Afterwards I rushed to Sergey Gitman’s to collect materials for Amnesty’s Women’s Campaign, which I am going to photocopy. They opened the door with much laughter and pleasant smiling: apparently they had turned the house upside down but could not find the materials, so Sergey was going to have to retype it all. I felt a combination of my heart sinking and my blood pressure rising and wanted to reach for a cigarette. However, I sat it out and even though I only got home at 8.00pm, it was all quite enjoyable. There is a relaxed and smiling atmosphere in their home, and although Sergey was meant to be racing against time to finish the job, he kept moving to the easychair and telling me another story. I kept thinking, “What are we doing talking about this?”, but enjoying it all anyway.

From another part of the flat we could hear someone playing Debussy Etudes very well, then Dave Brubeck. They told me it was their nine-year-old son, Alexander. I visualised a small genius with huge specs, but popped my head round the door and found a nice and normal boy playing, with his budgerigar – Elizabeth Beast – sitting on the keys.

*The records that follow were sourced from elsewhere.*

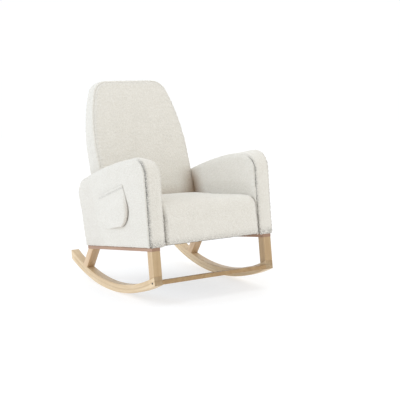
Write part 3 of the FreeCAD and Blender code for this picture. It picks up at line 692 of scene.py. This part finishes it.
def side_paths(outline):
    """The pocket's rear and front edges, each from a top corner to a bottom corner."""
    ring = np.roll(outline, -outline[:, 1].argmax(), axis=0)
    # the top edge is the longest straight run beside the highest corner
    ahead = np.linalg.norm(ring[1] - ring[0])
    behind = np.linalg.norm(ring[-1] - ring[0])
    if ahead > behind:
        ring = np.concatenate([ring[:1], ring[1:][::-1]])
    # ring runs from the front top corner down the front edge, and back up to the rear top corner
    runs = np.linalg.norm(np.diff(ring, axis=0), axis=1)
    # the bottom edge is the longest straight run that lies low
    low = ring[:, 1] < ring[:, 1].min() + 0.02
    flat = max(range(1, len(ring) - 1), key=lambda k: runs[k] * (low[k] and low[k + 1]))
    front = ring[: flat + 1]
    rear = ring[flat + 1:][::-1]
    return rear, front


def spaced(path, count):
    run = np.concatenate([[0], np.cumsum(np.linalg.norm(np.diff(path, axis=0), axis=1))])
    want = np.linspace(0, run[-1], count)
    return np.stack([np.interp(want, run, path[:, k]) for k in range(2)], 1)


def make_pocket(arm):
    """A patch of the same boucle, sewn on at its sides and bottom, full and standing off low at the front."""
    low, high = level_box("arm_pocket")
    rear, front = side_paths(polygon_of(level_points("arm_pocket")[:, 1:]))
    rear = spaced(rear, POCKET_ROWS)
    front = spaced(front, POCKET_ROWS)
    tree = BVHTree.FromObject(arm, bpy.context.evaluated_depsgraph_get())
    spots = []
    hem = []
    wall = []
    edge = []
    for row in range(POCKET_ROWS):
        v = row / (POCKET_ROWS - 1)
        for column in range(POCKET_COLUMNS):
            u = column / (POCKET_COLUMNS - 1)
            y, z = rear[row] * (1 - u) + front[row] * u
            start = Vector(to_row((low[0] - 0.1, y, z)))
            hit = tree.ray_cast(start, Vector((1, 0, 0)))[0]
            ground = hit.x if hit else high[0]
            full = float(ramp(u, 0, 0.80) * ramp(1 - u, 0, 0.06) * ramp(v, 0.02, 0.50) * ramp(1 - v, 0, 0.07))
            gape = math.sin(math.pi * u) * (1 - float(ramp(v, 0, 0.22)))
            stand = 0.0026 + (high[0] - low[0] - 0.001) * full + 0.0018 * gape
            spots.append((ground - stand, y, z))
            # wall marks the pocket's standing-off front edge, which gets painted shade through the deep
            # attribute and a dark seam line
            wall.append(float(ramp(u, 0.93, 1.0) * ramp(v, 0.22, 0.55)))
            edge.append(max((u - 1) * np.linalg.norm(front[row] - rear[row]), -POCKET_WALL) + 0.001)
            hem.append(v * (rear[0][1] - rear[-1][1]) - POCKET_HEM)
    faces = []
    for row in range(POCKET_ROWS - 1):
        for column in range(POCKET_COLUMNS - 1):
            a = row * POCKET_COLUMNS + column
            faces.append((a, a + 1, a + POCKET_COLUMNS + 1, a + POCKET_COLUMNS))
    piece = mesh_piece("pocket", spots, faces)
    store(piece, "seam", edge)
    store(piece, "seam_held", 0.85 * np.sqrt(wall))
    store(piece, "seam_along", np.array(spots)[:, 1])
    mark(piece, 0.35 * (np.abs(hem) < 0.004), 0.30 * np.array(wall))
    thick = piece.modifiers.new("Thickness", "SOLIDIFY")
    thick.thickness = POCKET_THICKNESS
    thick.offset = 0
    settle(piece)
    divide(piece)
    roughen(piece, POCKET_PILE_HEIGHT, 4)
    finish_soft(piece, "root")
    points = to_level(points_of(piece))
    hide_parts("arm_pocket")
    return piece


# ---------------------------------------------------------------- setting

def make_camera():
    data = bpy.data.cameras.new("camera")
    data.lens = 85.84
    data.sensor_width = 36
    camera = bpy.data.objects.new("camera", data)
    camera.location = (-2.6066, -4.1724, 1.1641)
    camera.rotation_euler = (math.radians(81.494), 0, math.radians(-34))
    bpy.context.scene.collection.objects.link(camera)
    bpy.context.scene.camera = camera


def area_light(name, place, target, size, power, colour):
    data = bpy.data.lights.new(name, "AREA")
    data.shape = "RECTANGLE"
    data.size, data.size_y = size
    data.energy = power
    data.color = colour
    light = bpy.data.objects.new(name, data)
    light.location = place
    light.rotation_euler = (Vector(target) - Vector(place)).to_track_quat("-Z", "Y").to_euler()
    bpy.context.scene.collection.objects.link(light)


def make_studio():
    """A plain floor that gives off light of its own, so that shadows on it stay pale, and soft lights."""
    floor = mesh_piece("floor", [(-9, -9, 0), (9, -9, 0), (9, 9, 0), (-9, 9, 0)], [(0, 1, 2, 3)])
    m = Nodes("floor_white")
    grain = m.noise(m.place(), 30.0, detail=2.0)
    m.put(m.shader.inputs["Base Color"], m.mix(grain, (0.35, 0.35, 0.35, 1), (0.37, 0.37, 0.37, 1)))
    m.put(m.shader.inputs["Emission Color"], (0.99, 0.995, 1.0, 1))
    m.put(m.shader.inputs["Emission Strength"], 0.66)
    m.put(m.shader.inputs["Roughness"], 0.7)
    m.put(m.shader.inputs["Specular IOR Level"], 0.2)
    floor.data.materials.append(m.material)
    world = bpy.data.worlds.new("studio")
    world.use_nodes = True
    world.node_tree.nodes["Background"].inputs["Color"].default_value = (0.985, 0.995, 1.0, 1)
    world.node_tree.nodes["Background"].inputs["Strength"].default_value = 1.02
    bpy.context.scene.world = world
    area_light("key", (-3.6, 0.9, 2.4), (0, 0, 0.5), (1.3, 1.3), 38, (0.60, 0.76, 1.0))
    area_light("top", (0.3, -0.8, 4.0), (0, 0, 0.4), (2.5, 2.5), 12, (1.0, 1.0, 1.0))
    area_light("side", (2.6, -2.6, 1.9), (0.3, -0.2, 0.6), (1.2, 1.2), 7, (1.0, 1.0, 1.0))
    bpy.context.scene.view_settings.view_transform = "Standard"


# ---------------------------------------------------------------- the whole chair

REAR_LEG_RAKE = math.radians(41)
RUNNER_HALF = 0.021  # half of a runner's thickness


def arc_centre():
    """The axis that the runners' arcs turn round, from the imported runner: (y, z, middle radius)."""
    points = level_points("left_runner")
    low, high = level_box("left_runner")
    inner = points[np.abs(points[:, 0] - (low[0] + high[0]) / 2) < 0.024]
    below = inner[inner[:, 2] < high[2]]
    rows = []
    for k in np.linspace(low[1] + 0.02, high[1] - 0.02, 40):
        near = below[np.abs(below[:, 1] - k) < 0.025]
        if len(near):
            rows.append(near[near[:, 2].argmin()][1:])
    rows = np.array(rows)
    fit = np.linalg.lstsq(np.c_[2 * rows, np.ones(len(rows))], (rows**2).sum(1), rcond=None)[0]
    radius = math.sqrt(fit[2] + fit[0] ** 2 + fit[1] ** 2)
    centre = to_row((0.0, fit[0], fit[1]))
    return centre[1], centre[2], radius - RUNNER_HALF


def dress_frame():
    """A procedural material on every CAD node that stays."""
    pale = srgb(204, 177, 139)
    deep = srgb(180, 147, 106)
    arc = arc_centre()
    slots = {
        "runner_wood": wood_material("runner_wood_grain", srgb(225, 203, 169), srgb(206, 178, 138), 0, arc),
        "leg_wood": wood_material("leg_wood_grain", pale, deep, LEAN + math.radians(90)),
        "rail_wood": wood_material("rail_wood_grain", srgb(178, 142, 118), srgb(154, 116, 92), LEAN),
        "dowel_wood": wood_material("dowel_wood_grain", pale, deep, LEAN),
        "frame_timber": wood_material("frame_timber_grain", srgb(214, 178, 128), srgb(176, 134, 88), LEAN),
        "hardboard": board_material(),
        "boucle": boucle_material(),
        "foam": foam_material(),
        "felt": cloth_material("felt_grey", srgb(150, 150, 150), srgb(112, 112, 114), 0.0021, 0.95),
        "webbing": cloth_material("webbing_black", srgb(46, 46, 50), srgb(24, 24, 26), 0.0024, 0.8),
        "lining": cloth_material("lining_black", srgb(38, 38, 40), srgb(20, 20, 22), 0.0016, 0.9),
        "spring_steel": metal_material("spring_steel_dull", srgb(134, 132, 130), 0.38),
        "zinc_steel": metal_material("zinc_steel_dull", srgb(120, 116, 110), 0.34),
    }
    raked_way = LEAN + math.radians(90) - REAR_LEG_RAKE
    raked = wood_material("rear_leg_grain", srgb(214, 185, 150), srgb(190, 156, 118), raked_way)
    across = wood_material("crossbar_grain", srgb(184, 153, 110), srgb(158, 122, 80), 0)
    for name, node in NODES.items():
        for k, old in enumerate(node.data.materials):
            node.material_slots[k].link = "OBJECT"
            node.material_slots[k].material = slots[old.name]
        if name.endswith("rear_leg"):
            node.material_slots[0].material = raked
        if name == "front_crossbar":
            node.material_slots[0].material = across
    return slots["boucle"]


def main():
    boucle = dress_frame()
    left, right = make_arms()
    seat = make_seat()
    back = make_back()
    # painted shade in the low corners between the arms, the back and the seat
    paint_corner_shade((left, right), seat, back)
    soft = [left, right, seat, back, make_pocket(right)]
    for piece in soft:
        piece.data.materials.clear()
        piece.data.materials.append(boucle)
    make_camera()
    make_studio()


main()
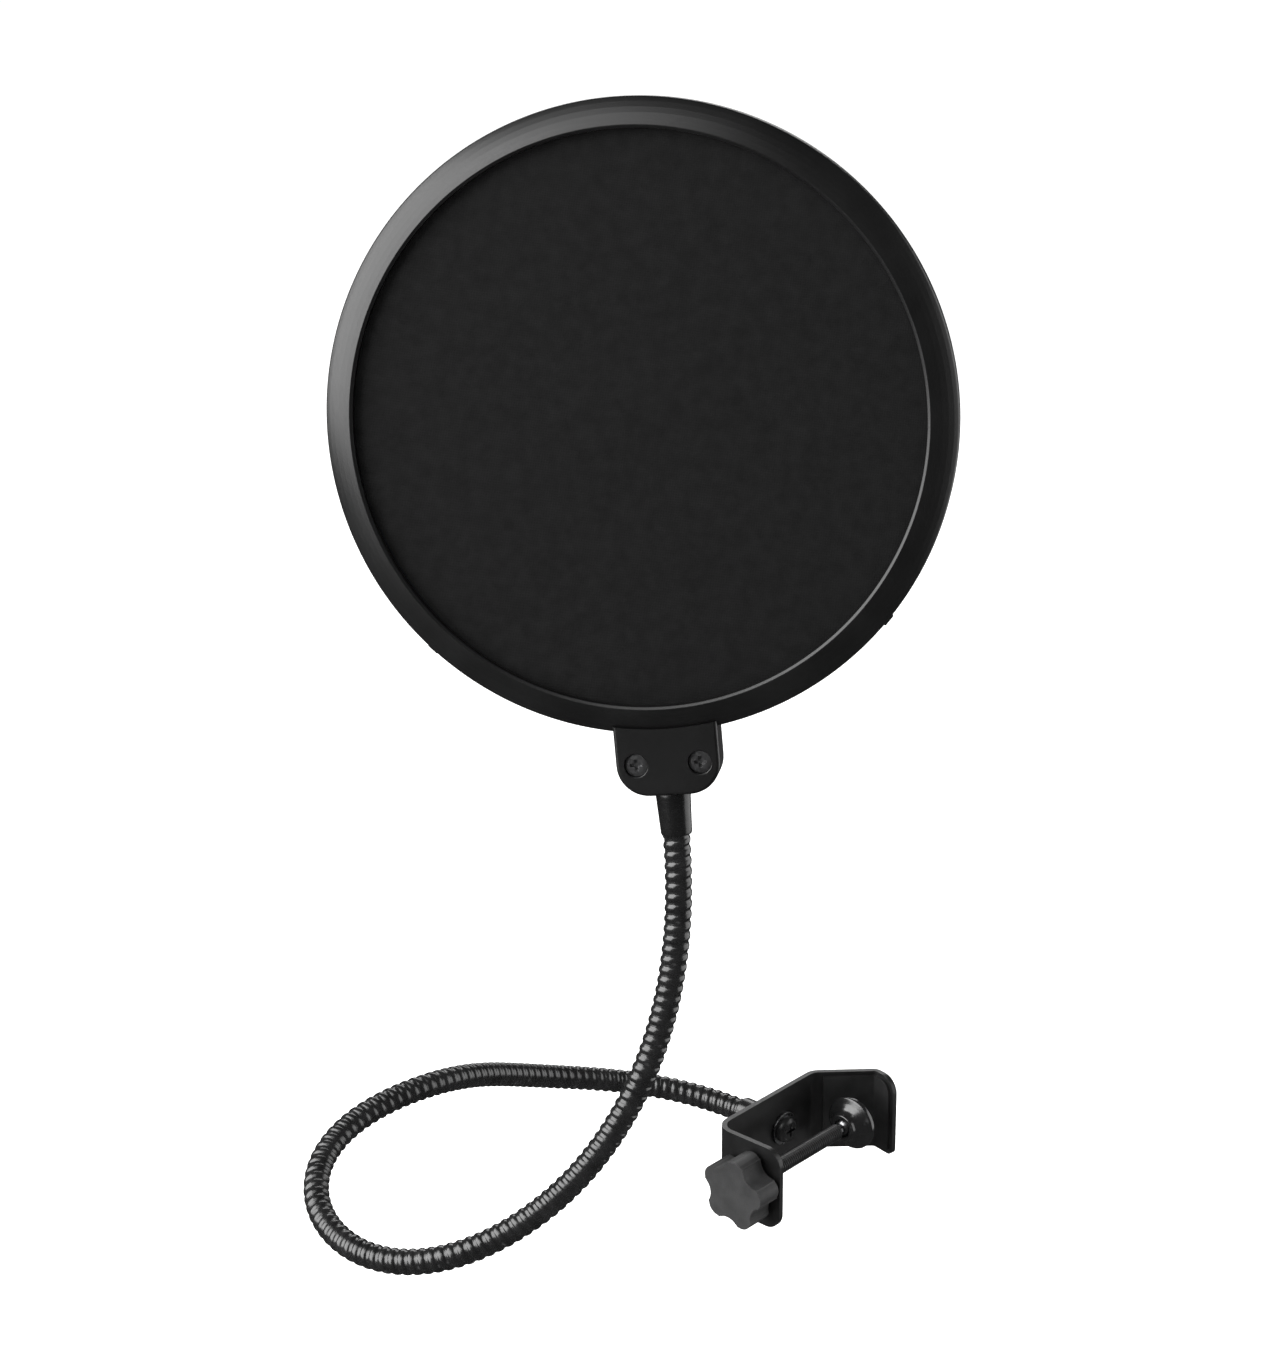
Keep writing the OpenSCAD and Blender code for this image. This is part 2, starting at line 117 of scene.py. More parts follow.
NECK_END = HOOP.translation + HOOP_UP * lowest_height("upper_sleeve", HOOP)
FOOT = JOINT_AT["neck_swivel"]
NECK_START = Vector((FOOT.x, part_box("lower_ferrule")[1].y, FOOT.z))
HOSE_JOINTS = 7
HOSE_POINTS = ([NECK_START] + [JOINT_AT[f"neck_bend_{i + 1}"] for i in range(HOSE_JOINTS)]
               + [NECK_END])
BALL = JOINT_AT["pad_tilt"]


# ---------- mesh helpers ----------

def finish_piece(name, mesh_from, material, body, nodes, smooth_angle=35):
    """Turns a bmesh into a piece that stands for CAD nodes. A piece that will be blended has no body."""
    mesh = bpy.data.meshes.new(name)
    bmesh.ops.recalc_face_normals(mesh_from, faces=mesh_from.faces)
    mesh_from.to_mesh(mesh)
    mesh_from.free()
    mesh.shade_smooth()
    mesh.set_sharp_from_angle(angle=math.radians(smooth_angle))
    piece = bpy.data.objects.new(name, mesh)
    bpy.context.scene.collection.objects.link(piece)
    mesh.materials.append(material)
    if body:
        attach(piece, body)
    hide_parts(*nodes)
    return piece


LONGEST_TANGENT = 0.49                 # of a rounded corner, as a share of its shorter side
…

As I was tired when I got home I asked Viktor if he would come to me, but he was ill and so I went over to him. Two hundred copies of Amnesty’s death penalty report were stacked in his grandmother’s room for Viktor to distribute to the Russian Supreme Soviet. His grandmother was totally confused by them, and told me she didn’t need them and they should have gone to a shop. “They’re all by the same authors and they all say the same thing,” she said. She very nicely made me a cup of tea in their best china, but it was lukewarm and full of sugar. She wouldn’t let me take it through to the other room, so I had to sit and drink it in front of her, trying not to gag. She went off to bed and I later asked Viktor where the pigeon was. It was apparently asleep in the grandmother’s room with her and the death penalty reports. Poor woman.